- Jannatabad Location within Iran
- Coordinates: 36°29′04″N 57°38′02″E﻿ / ﻿36.48444°N 57.63389°E
- Country: Iran
- Province: Razavi Khorasan
- County: Khoshab
- District: Now Deh-e Anqolab
- Rural District: Now Deh-e Anqolab

Population (2016)
- • Total: 373
- Time zone: UTC+3:30 (IRST)

= Jannatabad, Khoshab =

Village in Razavi Khorasan province, Iran

Jannatabad (جنت‌آباد) (Note: Also romanized as Jannatābād) is a village in Now Deh-e Anqolab Rural District of Now Deh-e Anqolab District in Khoshab County, Razavi Khorasan province, Iran.

==Demographics==
===Population===
At the time of the 2006 National Census, the village's population was 381 in 107 households, when it was in Tabas Rural District of the former Khoshab District in Sabzevar County. The following census in 2011 counted 397 people in 115 households, by which time the district had been separated from the county in the establishment of Khoshab County.
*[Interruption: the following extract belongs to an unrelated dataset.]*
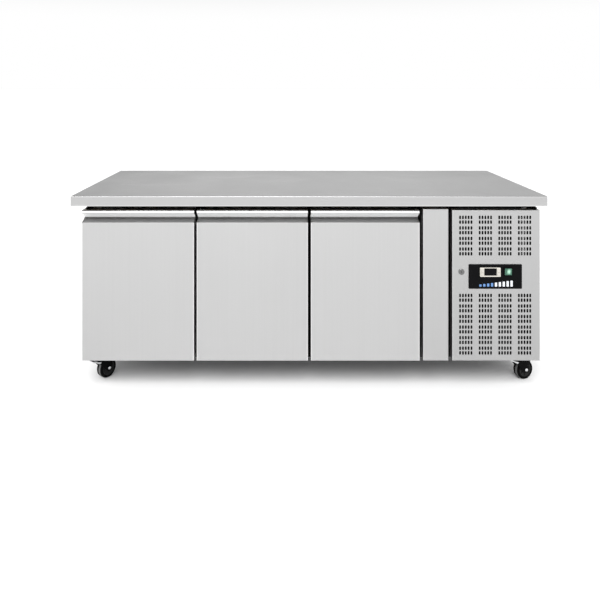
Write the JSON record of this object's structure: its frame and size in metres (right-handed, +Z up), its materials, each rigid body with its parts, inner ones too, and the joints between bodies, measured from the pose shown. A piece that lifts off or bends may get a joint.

The rural district was transferred to the new Central District. The 2016 census measured the population of the village as 373 people in 125 households.

In 2019, the rural district was separated from the district in the formation of Now Deh-e Anqolab District, and Jannatabad was transferred to Now Deh-e Anqolab Rural District created in the new district.